SET TASK
Emit the exact text of every line from the line with "slots = cad_parts[node].data.materials" to the line with "bpy.utils.unregister_class(item)", both ends included. No other output is expected.

------------------------------------------------------------

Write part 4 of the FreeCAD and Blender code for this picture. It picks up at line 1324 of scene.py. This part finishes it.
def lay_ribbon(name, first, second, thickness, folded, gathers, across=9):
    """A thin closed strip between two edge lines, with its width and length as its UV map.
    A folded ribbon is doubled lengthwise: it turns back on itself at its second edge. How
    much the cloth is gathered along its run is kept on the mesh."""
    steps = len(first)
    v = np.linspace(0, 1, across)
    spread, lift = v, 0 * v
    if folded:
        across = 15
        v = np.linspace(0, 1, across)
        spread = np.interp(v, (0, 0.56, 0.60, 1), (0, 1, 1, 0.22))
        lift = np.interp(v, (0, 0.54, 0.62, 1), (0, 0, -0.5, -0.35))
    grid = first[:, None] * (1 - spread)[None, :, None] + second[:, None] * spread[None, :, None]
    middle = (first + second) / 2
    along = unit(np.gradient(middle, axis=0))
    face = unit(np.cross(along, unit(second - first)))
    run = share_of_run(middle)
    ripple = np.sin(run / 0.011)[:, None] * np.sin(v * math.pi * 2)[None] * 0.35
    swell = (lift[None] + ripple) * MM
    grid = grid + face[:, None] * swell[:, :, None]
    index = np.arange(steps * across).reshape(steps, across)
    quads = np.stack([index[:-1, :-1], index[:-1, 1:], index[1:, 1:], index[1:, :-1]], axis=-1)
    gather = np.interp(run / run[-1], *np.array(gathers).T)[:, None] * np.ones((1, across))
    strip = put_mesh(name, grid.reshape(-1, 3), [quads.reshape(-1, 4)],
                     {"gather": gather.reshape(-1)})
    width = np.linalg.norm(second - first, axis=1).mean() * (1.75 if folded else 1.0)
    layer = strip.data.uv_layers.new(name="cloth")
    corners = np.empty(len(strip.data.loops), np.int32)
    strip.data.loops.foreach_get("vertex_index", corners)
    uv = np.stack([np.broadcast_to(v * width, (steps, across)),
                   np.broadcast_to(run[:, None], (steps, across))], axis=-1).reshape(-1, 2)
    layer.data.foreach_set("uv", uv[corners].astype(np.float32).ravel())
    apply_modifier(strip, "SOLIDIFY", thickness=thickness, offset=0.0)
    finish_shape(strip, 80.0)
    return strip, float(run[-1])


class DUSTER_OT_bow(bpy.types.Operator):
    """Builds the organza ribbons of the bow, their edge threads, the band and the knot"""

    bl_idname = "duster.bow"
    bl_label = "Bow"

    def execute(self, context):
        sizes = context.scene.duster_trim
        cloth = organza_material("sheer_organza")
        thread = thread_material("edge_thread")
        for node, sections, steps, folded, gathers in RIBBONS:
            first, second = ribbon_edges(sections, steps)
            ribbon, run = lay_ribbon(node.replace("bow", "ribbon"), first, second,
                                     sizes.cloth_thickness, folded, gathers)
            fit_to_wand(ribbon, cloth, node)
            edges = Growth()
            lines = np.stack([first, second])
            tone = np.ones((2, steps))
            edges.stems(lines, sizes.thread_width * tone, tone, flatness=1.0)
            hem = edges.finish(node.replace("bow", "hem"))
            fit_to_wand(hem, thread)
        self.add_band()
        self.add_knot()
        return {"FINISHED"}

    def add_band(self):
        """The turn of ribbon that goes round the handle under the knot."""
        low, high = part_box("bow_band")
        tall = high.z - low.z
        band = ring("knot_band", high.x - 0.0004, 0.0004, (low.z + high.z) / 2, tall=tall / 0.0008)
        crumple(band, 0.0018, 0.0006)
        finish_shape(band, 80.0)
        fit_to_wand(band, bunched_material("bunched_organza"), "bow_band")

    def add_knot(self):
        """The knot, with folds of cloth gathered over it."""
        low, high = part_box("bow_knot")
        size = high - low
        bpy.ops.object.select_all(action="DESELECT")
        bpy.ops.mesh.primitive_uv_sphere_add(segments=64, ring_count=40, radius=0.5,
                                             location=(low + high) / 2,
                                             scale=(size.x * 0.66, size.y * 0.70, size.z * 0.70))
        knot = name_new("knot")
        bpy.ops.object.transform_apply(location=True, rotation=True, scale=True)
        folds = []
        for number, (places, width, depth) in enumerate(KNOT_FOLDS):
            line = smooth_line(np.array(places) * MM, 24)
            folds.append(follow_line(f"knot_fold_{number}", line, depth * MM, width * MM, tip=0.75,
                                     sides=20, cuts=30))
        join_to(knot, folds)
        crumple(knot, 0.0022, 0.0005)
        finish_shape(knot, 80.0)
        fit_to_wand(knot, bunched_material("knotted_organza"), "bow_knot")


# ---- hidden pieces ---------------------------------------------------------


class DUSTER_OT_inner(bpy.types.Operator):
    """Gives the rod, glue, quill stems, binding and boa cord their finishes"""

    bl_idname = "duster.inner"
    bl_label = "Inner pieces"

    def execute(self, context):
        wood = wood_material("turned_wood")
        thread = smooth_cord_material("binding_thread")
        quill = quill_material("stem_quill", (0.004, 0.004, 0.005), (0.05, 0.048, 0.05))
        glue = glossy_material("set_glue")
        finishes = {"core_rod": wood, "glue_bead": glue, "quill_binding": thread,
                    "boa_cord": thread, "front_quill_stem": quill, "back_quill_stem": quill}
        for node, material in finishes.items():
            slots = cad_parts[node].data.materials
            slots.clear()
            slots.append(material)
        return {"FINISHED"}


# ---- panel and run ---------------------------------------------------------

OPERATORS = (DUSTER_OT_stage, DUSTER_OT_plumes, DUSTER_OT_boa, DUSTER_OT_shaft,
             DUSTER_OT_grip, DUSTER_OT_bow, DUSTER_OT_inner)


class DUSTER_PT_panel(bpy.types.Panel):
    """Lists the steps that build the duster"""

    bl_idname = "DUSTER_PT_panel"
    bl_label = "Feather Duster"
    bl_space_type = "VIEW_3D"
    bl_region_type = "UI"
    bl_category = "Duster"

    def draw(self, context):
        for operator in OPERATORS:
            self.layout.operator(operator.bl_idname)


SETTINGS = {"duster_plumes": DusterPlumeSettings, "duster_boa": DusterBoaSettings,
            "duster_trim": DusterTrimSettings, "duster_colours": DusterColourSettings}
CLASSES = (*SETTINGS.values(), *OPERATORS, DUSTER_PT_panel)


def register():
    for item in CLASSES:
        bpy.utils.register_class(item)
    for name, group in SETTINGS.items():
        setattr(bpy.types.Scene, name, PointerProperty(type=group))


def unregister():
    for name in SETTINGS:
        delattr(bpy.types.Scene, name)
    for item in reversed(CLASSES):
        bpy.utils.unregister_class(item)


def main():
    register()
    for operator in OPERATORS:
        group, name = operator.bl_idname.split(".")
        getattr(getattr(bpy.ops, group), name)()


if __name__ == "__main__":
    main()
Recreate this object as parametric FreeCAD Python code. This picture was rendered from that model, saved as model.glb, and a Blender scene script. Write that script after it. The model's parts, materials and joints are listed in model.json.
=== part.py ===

------------------------------------------------------------

COMPLETE RESPONSE
            slots = cad_parts[node].data.materials
            slots.clear()
            slots.append(material)
        return {"FINISHED"}


# ---- panel and run ---------------------------------------------------------

OPERATORS = (DUSTER_OT_stage, DUSTER_OT_plumes, DUSTER_OT_boa, DUSTER_OT_shaft,
             DUSTER_OT_grip, DUSTER_OT_bow, DUSTER_OT_inner)


class DUSTER_PT_panel(bpy.types.Panel):
    """Lists the steps that build the duster"""

    bl_idname = "DUSTER_PT_panel"
    bl_label = "Feather Duster"
    bl_space_type = "VIEW_3D"
    bl_region_type = "UI"
    bl_category = "Duster"

    def draw(self, context):
        for operator in OPERATORS:
            self.layout.operator(operator.bl_idname)


SETTINGS = {"duster_plumes": DusterPlumeSettings, "duster_boa": DusterBoaSettings,
            "duster_trim": DusterTrimSettings, "duster_colours": DusterColourSettings}
CLASSES = (*SETTINGS.values(), *OPERATORS, DUSTER_PT_panel)


def register():
    for item in CLASSES:
        bpy.utils.register_class(item)
    for name, group in SETTINGS.items():
        setattr(bpy.types.Scene, name, PointerProperty(type=group))


def unregister():
    for name in SETTINGS:
        delattr(bpy.types.Scene, name)
    for item in reversed(CLASSES):
        bpy.utils.unregister_class(item)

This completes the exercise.